PROMPT
Only the lines from the one containing "Keep writing the" through the one containing "CAMERA_LENS = 595.5" are to be copied, exactly and with both ends kept.

Stored dataset items
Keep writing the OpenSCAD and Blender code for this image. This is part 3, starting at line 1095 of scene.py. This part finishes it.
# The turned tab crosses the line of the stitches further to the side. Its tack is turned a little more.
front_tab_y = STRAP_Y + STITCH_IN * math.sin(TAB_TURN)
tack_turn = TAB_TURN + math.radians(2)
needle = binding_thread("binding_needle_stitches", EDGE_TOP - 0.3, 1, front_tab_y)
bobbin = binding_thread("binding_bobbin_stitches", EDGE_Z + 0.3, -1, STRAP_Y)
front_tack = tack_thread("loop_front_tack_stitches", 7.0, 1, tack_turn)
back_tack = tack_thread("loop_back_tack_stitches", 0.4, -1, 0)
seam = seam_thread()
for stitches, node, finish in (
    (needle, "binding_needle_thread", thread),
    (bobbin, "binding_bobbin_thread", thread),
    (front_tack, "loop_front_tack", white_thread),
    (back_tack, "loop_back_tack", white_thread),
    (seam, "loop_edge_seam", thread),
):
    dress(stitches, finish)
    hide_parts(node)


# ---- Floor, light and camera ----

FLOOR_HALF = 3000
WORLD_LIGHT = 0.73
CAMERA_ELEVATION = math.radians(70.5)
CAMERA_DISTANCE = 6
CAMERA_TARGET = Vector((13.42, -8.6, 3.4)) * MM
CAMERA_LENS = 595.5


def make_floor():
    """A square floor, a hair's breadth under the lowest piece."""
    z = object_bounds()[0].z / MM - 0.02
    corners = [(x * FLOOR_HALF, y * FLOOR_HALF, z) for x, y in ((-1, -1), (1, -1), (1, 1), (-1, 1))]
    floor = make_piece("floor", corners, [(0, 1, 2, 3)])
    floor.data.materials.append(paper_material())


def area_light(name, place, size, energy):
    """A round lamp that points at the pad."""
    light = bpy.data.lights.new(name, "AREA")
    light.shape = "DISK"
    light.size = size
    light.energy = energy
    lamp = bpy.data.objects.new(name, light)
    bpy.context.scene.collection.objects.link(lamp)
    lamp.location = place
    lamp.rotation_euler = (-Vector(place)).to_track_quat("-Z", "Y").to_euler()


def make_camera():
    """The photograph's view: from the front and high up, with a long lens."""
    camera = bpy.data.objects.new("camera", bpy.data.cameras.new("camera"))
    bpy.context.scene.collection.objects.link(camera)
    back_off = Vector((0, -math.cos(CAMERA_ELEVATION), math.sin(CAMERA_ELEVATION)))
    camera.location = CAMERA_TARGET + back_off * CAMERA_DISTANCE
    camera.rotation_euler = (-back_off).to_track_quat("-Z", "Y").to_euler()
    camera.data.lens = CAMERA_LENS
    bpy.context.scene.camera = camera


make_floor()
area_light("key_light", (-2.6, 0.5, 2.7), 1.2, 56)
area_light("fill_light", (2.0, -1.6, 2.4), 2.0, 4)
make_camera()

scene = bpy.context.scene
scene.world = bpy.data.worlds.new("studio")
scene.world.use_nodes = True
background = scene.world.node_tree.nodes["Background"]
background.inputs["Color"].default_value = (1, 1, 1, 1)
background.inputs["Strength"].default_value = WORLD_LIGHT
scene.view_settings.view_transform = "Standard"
---
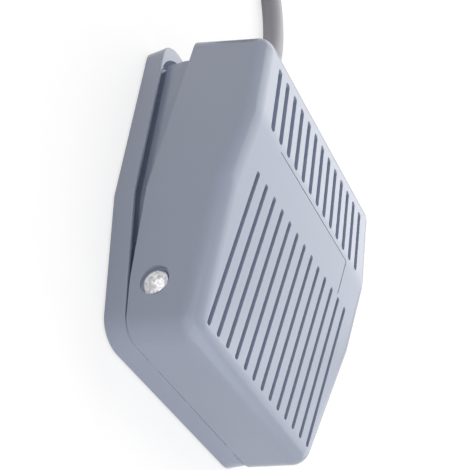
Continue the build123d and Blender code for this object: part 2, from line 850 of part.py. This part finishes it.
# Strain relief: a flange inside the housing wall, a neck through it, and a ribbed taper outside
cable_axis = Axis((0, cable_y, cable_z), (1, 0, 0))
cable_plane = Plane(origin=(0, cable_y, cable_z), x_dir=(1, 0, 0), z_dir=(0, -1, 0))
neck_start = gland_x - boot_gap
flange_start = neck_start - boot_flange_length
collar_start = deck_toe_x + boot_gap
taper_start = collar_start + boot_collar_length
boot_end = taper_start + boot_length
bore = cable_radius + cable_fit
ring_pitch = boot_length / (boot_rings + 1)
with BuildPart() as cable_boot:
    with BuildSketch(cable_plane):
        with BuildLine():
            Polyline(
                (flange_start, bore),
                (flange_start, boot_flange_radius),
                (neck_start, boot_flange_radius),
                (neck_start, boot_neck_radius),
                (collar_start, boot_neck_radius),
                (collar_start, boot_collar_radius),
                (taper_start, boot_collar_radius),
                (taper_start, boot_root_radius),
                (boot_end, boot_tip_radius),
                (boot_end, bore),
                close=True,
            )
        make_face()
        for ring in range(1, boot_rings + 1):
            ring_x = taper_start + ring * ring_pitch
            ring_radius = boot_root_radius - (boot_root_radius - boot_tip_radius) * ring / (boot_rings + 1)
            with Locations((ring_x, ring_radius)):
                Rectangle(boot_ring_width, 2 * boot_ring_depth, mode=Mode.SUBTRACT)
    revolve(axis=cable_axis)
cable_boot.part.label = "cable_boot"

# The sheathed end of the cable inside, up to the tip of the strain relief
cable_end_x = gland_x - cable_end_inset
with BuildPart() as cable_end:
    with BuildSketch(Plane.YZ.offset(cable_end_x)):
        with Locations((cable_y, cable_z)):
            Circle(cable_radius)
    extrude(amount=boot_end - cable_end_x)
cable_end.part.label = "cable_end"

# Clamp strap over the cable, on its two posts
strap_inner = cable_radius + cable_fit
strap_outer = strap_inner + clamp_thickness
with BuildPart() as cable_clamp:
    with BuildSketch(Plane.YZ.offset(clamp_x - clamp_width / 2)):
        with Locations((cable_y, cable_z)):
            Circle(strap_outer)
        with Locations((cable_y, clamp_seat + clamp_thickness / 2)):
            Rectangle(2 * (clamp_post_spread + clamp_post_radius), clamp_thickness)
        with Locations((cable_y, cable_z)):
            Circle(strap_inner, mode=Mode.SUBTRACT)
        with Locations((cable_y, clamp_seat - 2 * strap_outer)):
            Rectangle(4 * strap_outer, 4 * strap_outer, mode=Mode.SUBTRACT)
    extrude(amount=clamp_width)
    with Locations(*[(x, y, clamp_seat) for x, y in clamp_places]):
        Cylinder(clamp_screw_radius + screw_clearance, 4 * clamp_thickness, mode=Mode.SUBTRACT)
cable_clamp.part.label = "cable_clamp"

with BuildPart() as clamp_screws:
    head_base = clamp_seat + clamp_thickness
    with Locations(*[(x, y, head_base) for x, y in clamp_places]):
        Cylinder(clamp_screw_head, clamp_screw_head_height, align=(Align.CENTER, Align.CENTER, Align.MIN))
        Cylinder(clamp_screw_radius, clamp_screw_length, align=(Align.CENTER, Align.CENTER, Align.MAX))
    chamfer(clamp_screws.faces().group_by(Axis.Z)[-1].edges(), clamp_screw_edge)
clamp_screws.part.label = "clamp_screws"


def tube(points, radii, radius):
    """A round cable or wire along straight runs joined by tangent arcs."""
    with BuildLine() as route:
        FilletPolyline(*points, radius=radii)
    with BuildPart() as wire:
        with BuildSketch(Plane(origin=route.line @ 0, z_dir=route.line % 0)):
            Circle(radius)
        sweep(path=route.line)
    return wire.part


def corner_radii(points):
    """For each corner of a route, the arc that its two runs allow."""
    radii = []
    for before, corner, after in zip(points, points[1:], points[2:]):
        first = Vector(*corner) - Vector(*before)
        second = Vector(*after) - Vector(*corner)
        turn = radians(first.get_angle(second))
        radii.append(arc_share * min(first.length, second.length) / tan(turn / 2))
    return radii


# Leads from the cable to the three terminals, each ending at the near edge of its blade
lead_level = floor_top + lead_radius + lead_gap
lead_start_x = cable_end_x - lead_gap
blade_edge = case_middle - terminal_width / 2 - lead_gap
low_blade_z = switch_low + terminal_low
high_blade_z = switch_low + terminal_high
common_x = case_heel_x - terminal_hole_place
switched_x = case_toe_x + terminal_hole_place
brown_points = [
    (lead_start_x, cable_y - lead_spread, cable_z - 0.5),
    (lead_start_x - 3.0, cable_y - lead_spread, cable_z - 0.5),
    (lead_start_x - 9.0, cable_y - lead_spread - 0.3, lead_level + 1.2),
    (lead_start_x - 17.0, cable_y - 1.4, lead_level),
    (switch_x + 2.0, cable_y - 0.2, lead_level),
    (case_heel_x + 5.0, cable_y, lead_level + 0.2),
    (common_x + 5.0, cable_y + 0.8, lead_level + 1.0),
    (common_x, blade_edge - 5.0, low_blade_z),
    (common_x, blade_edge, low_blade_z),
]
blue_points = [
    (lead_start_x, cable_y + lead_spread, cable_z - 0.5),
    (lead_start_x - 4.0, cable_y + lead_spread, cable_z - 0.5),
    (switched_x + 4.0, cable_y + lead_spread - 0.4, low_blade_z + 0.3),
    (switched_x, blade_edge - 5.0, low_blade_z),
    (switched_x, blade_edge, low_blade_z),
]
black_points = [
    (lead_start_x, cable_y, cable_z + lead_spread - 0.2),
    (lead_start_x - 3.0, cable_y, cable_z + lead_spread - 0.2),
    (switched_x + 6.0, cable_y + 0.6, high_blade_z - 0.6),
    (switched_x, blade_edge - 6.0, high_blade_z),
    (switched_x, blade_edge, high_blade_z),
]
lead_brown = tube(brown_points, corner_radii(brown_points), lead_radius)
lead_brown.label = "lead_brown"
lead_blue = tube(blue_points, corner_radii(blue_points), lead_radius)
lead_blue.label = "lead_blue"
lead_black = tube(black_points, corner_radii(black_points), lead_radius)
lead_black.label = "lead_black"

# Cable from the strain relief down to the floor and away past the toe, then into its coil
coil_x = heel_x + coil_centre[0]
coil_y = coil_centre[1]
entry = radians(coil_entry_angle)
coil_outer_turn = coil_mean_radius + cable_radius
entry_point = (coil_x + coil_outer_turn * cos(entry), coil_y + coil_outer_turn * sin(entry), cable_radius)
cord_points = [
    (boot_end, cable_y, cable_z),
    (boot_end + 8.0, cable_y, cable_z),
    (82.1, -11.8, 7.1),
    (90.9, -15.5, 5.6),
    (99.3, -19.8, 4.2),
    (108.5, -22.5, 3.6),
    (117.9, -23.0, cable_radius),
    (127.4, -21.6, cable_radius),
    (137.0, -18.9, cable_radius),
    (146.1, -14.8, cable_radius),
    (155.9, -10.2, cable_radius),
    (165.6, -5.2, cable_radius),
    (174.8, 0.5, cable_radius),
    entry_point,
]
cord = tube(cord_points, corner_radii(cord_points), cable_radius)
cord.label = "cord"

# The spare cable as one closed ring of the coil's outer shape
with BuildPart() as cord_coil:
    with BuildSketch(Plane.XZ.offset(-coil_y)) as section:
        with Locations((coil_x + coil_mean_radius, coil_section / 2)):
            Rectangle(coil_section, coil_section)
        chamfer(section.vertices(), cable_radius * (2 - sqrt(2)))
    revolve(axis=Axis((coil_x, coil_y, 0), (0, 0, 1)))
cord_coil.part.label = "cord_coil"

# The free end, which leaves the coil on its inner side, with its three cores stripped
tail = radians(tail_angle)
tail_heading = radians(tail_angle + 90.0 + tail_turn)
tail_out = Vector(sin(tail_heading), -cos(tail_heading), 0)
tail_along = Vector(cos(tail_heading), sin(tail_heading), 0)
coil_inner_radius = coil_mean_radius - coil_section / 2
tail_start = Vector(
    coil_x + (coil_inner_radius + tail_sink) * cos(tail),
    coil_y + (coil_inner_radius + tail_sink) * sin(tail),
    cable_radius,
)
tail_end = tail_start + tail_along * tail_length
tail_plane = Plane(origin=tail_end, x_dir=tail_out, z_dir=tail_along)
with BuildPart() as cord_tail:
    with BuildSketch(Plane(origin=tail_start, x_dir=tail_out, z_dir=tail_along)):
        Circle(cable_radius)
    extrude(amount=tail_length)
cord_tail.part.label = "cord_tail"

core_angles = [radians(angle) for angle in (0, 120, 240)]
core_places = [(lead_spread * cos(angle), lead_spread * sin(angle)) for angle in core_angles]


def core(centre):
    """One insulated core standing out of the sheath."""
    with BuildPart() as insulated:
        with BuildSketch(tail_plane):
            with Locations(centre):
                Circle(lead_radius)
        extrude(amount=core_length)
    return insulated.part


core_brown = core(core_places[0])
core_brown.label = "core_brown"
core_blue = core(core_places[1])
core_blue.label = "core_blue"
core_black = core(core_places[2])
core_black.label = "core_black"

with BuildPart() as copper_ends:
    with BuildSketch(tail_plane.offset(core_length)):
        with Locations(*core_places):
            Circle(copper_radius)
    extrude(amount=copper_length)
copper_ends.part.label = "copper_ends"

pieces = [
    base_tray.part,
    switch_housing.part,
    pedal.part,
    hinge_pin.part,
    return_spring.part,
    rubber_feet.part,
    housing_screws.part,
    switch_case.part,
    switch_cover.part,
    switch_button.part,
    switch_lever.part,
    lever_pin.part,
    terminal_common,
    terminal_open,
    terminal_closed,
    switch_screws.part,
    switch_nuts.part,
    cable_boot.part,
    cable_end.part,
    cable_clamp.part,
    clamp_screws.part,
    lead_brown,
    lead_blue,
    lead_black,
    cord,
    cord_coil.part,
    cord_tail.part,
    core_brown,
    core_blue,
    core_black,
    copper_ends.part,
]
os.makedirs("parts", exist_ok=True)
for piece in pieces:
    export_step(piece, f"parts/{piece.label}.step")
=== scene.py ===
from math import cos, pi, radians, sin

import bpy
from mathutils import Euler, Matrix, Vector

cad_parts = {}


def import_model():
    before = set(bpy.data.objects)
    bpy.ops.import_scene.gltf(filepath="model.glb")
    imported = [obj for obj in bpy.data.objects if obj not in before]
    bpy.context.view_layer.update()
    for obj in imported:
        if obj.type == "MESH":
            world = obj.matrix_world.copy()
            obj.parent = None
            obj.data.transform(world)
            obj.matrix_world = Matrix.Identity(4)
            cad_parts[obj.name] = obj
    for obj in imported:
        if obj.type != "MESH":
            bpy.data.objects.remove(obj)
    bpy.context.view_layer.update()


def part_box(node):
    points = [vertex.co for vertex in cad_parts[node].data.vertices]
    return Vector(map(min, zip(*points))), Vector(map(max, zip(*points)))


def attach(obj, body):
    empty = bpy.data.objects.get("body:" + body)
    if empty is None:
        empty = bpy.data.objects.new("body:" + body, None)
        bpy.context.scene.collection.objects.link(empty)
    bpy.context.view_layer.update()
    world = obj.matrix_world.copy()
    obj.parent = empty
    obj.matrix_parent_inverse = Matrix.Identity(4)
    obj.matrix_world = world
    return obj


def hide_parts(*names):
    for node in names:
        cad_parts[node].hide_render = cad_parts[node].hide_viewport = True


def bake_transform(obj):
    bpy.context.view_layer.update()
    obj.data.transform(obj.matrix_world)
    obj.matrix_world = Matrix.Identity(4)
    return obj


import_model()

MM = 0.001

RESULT
Keep writing the OpenSCAD and Blender code for this image. This is part 3, starting at line 1095 of scene.py. This part finishes it.
# The turned tab crosses the line of the stitches further to the side. Its tack is turned a little more.
front_tab_y = STRAP_Y + STITCH_IN * math.sin(TAB_TURN)
tack_turn = TAB_TURN + math.radians(2)
needle = binding_thread("binding_needle_stitches", EDGE_TOP - 0.3, 1, front_tab_y)
bobbin = binding_thread("binding_bobbin_stitches", EDGE_Z + 0.3, -1, STRAP_Y)
front_tack = tack_thread("loop_front_tack_stitches", 7.0, 1, tack_turn)
back_tack = tack_thread("loop_back_tack_stitches", 0.4, -1, 0)
seam = seam_thread()
for stitches, node, finish in (
    (needle, "binding_needle_thread", thread),
    (bobbin, "binding_bobbin_thread", thread),
    (front_tack, "loop_front_tack", white_thread),
    (back_tack, "loop_back_tack", white_thread),
    (seam, "loop_edge_seam", thread),
):
    dress(stitches, finish)
    hide_parts(node)


# ---- Floor, light and camera ----

FLOOR_HALF = 3000
WORLD_LIGHT = 0.73
CAMERA_ELEVATION = math.radians(70.5)
CAMERA_DISTANCE = 6
CAMERA_TARGET = Vector((13.42, -8.6, 3.4)) * MM
CAMERA_LENS = 595.5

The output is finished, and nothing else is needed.